Peufeu's Electronic Stuff Unfinished projects since 1912

We have oscilloscopes, multimeters, function generators and distortion analyzers. All these share some common concepts. It would be nice to have a computer-controlled measurement rig which would be able to emulate all these functions, automate measurements, and perform interesting calculations on the measured values. So, this will be a spinoff project of the computer-controlled WTF DAC. It will use the same comcept : FPGA controller board connected to a computer, driving a number of peripherals, mostly DACs, ADCs, and switches ; coupled to various flavors of analog input and output stages. Its purpose is to measure things that are usually not measured for lack of the required equipment. As Hans Reiser would say, for the last century of audio development, people have been measuring what is measurable rather than what is relevant.
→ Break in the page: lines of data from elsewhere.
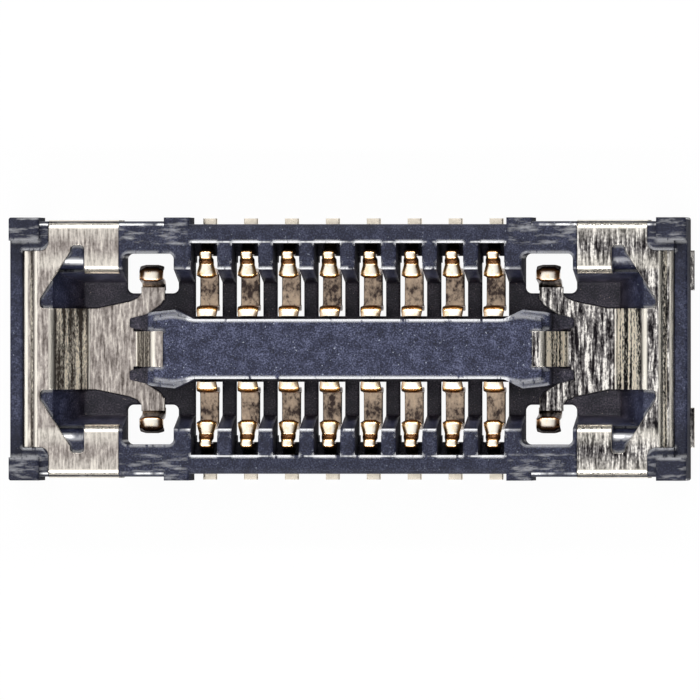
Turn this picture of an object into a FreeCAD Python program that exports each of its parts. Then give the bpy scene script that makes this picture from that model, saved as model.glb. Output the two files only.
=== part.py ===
import FreeCAD, Part
import Sketcher
import os
import re

# Board-to-flex receptacle with eight contacts a row and a formed power contact at each end.
# Millimetres. X runs along the rows, Y across them, Z up from the solder plane.
# Origin: middle of the connector on the solder plane.

SIZES = {
    # Rows
    "contacts_per_row": 8,
    "pitch": 0.35,
    "fit_gap": 0.005,
    # Signal contact: one strip, from the solder tail to the tip beside the island
    "contact_metal": 0.05,
    "foot_cut": 0.05,
    "tip_gap": 0.016,
    "arm_gap": 0.051,
    "arm_lean": 0.01,
    "arm_bend_height": 0.31,
    "arm_height": 0.39,
    "span_height": 0.04,
    "span_length": 0.385,
    "bump_lean": 0.06,
    "bump_height": 0.37,
    "crest_run": 0.075,
    "crest_length": 0.037,
    "crest_top": 0.505,
    "tail_out": 0.053,
    "tail_width": 0.12,
    "crest_width": 0.09,
    "bump_width": 0.145,
    "arm_width": 0.18,
    "arm_corner": 0.035,
    # Housing across
    "island_half": 0.254,
    "head_half": 0.285,
    "slot_depth": 0.05,
    "slot_width": 0.224,
    "window_start": 0.28,
    "window_width": 0.23,
    "ledge_reach": 0.067,
    "rib_reach": 0.224,
    "foot_reach": 0.112,
    "middle_wall": 0.16,
    "end_swell": 0.025,
    "boss_swell": 0.032,
    # Housing up
    "stand_off": 0.03,
    "floor_top": 0.08,
    "wall_top": 0.55,
    "island_top": 0.55,
    "post_top": 0.60,
    "ledge_top": 0.22,
    "edge_round": 0.045,
    "prong_round": 0.02,
    "post_round": 0.02,
    # Housing along, each from the middle of the last contact
    "boss_start": 0.13,
    "boss_length": 0.213,
    "head_start": 0.095,
    "head_length": 0.16,
    "prong_reach": 0.675,
    "prong_taper": 0.10,
    "prong_inner": 0.164,
    "prong_outer": 0.262,
    "shelf_half": 0.335,
    "shelf_end": 0.45,
    "shelf_full": 0.26,
    "prong_top": 0.44,
    "end_wall": 0.08,
    "post_length": 0.256,
    "post_width": 0.197,
    "step_length": 0.334,
    "step_width": 0.28,
    "step_round": 0.07,
    # End contact: sheet, then lengths along its spine from the cap outwards
    "sheet": 0.06,
    "sheet_bend": 0.03,
    "ramp_bend": 0.04,
    "flange_bend": 0.02,
    "cap_start": 0.35,
    "cap_length": 0.08,
    "riser_run": 0.13,
    "plate_length": 0.515,
    "ramp_run": 0.24,
    "cover_length": 0.105,
    "joggle_run": 0.03,
    "flange_length": 0.075,
    "tab_out": 0.03,
    "cap_top": 0.56,
    "cover_top": 0.54,
    "flange_top": 0.46,
    "resin_lap": 0.035,
    "bend_lap": 0.025,
    # End contact across
    "cap_half": 0.151,
    "ramp_half": 0.345,
    "shoulder_half": 0.405,
    "shoulder_place": 0.675,
    "leg_start": 0.50,
    "skirt_proud": 0.01,
    "lip_cover": 0.024,
    "lip_height": 0.10,
    "lip_length": 0.295,
    "lip_setback": 0.05,
    "relief_reach": 1.403,
    "relief_tip": 0.43,
    "relief_top": 0.83,
    "relief_nub": 0.885,
    "nub_length": 0.12,
    "nub_round": 0.035,
    # Spring finger of the end contact and the window it works in
    "finger_start": 0.378,
    "finger_width": 0.20,
    "finger_foot": 0.615,
    "finger_run": 0.09,
    "finger_height": 0.36,
    "finger_gap": 0.119,
    "notch_place": 0.415,
    "notch_half": 0.375,
    "notch_reach": 0.645,
    "notch_tip": 0.16,
    "power_start": 0.475,
    "power_end": 0.813,
    "power_round": 0.05,
    "dimple_radius": 0.06,
    "dimple_rise": 0.04,
    "dimple_height": 0.25,
}

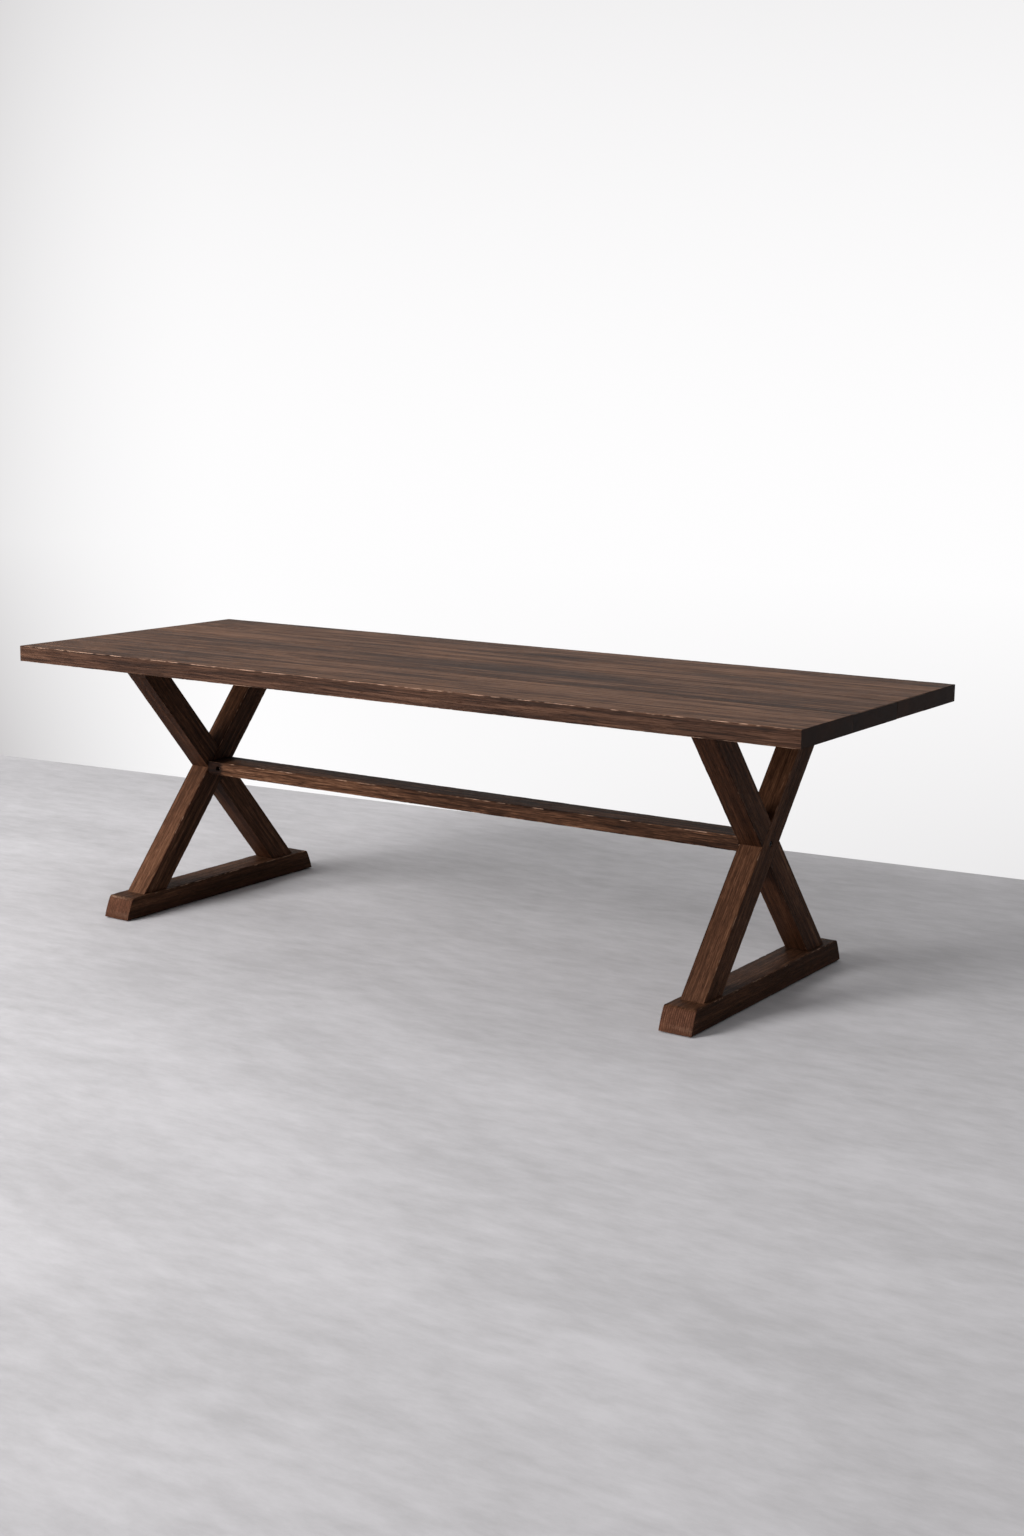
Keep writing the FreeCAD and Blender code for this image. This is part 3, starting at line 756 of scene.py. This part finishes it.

Sometimes, what is measurable gives perfectly relevant information. Sometimes, it has absolutely no worrelation with the sonics. It should be able, via simple software configuration and wire plugging, to do the following measurements : Standard functions :

• Distortion analysis
• Transfer function analysis
• Arbitrary waveform generation
• Oscilloscope
• Multimeter

More interesting functions :

• Injecting a signal in any part of a circuit, under any form :
  • known-impedance voltage disturbance
  • modulated current source
  • stray magnetic field
  • vibrations
  • etc
• Measuring various things in a circuit, being the result of the injected perturbation or not :
  • current
  • voltage
  • differential voltage
  • stray magnetic fields
  • sound pressure
  • vibrations
  • etc
• Synchronizing with any event related to one of the measured values :
  • rectifier diode switching
  • zero-crossing of a waveform
  • etc
• Being controlled by a computer
• Being able to measure itself for simple calibration

We need :

• A board to connect to the computer, with :
  • Ethernet or USB2 port
  • FPGA for fast, real-time processing, and easy reconfiguration
  • Many output pins
  • RAM to store the experimental signals and results
  • Many output pins
• An analog board with :
  • Low-jitter clock
  • Multiple precision A/D and D/A chips for data acquisition and signal generation:
    • high-precision audio converters operating at audio frequencies (24/192k)
    • high-speed low-bit converters for digital oscilloscope
    • low-speed converters for offset compensation
  • Digital Inputs and Outputs (not digital audio, but just signal pins)
• I/O modules with the relevant capabilities :
  • DAC buffering with voltage output, software controlled offset and maybe even gain
  • ADC buffering and protection with voltage input (single ended and differential) and software-controlled offset and maybe even gain
  • Power amplifiers (to inject stuff into power supplies)
  • Various level adapters
  • Comparators for triggering

This will allow me to measure and answer the following questions :

• The usual THD measurements
• Non-stationary, uncommon signal measurements
• Measuring, and listening to amplifiers or amplifier stages open-loop to magnify defects (use a software to compensate the offset and drive with an input signal)
• What is the impedance and transfer function of a power supply, depending on wether the rectifier diodes conduct or not ? How much crap goes through the transformer ?
• What is the output impedance and transfer function of a power amplifier, depending on wether one or both of the output transistors conduct ?
• Measuring thermal inertia effects in active and passive components : bias point drifts, distortion spectrum drifts, etc.
• Measuring transistors (characterizing each parameter according to voltage, current, frequency and temperature)
• Spying inside live gear : Inject arbitrary signal (voltage, current) at the input, output, power supply rail, ground, or any other point in a live system. Record various currents and voltages (output, feedback error, driver current, etc) and perform FFT, correlation, or statistical analysis.
• Measuring microphony (stick a piezoelectric transducer on a component, drive it with various signals, record the effect)
• Measuring signal distortions which are correlated with other variables
• Gremlin microscope : measure the errors and distortions introduced by a circuit, by measuring its input and output signals, using software control to match offset and gain, using numerical analysis to compensate for linear errors (transfer function and phase), then, in software, multiply the error signal and add it to the original music, then listen.
• Anything, really.

The first version of the Meta-Instrument will be the WTF DAC first or second prototype.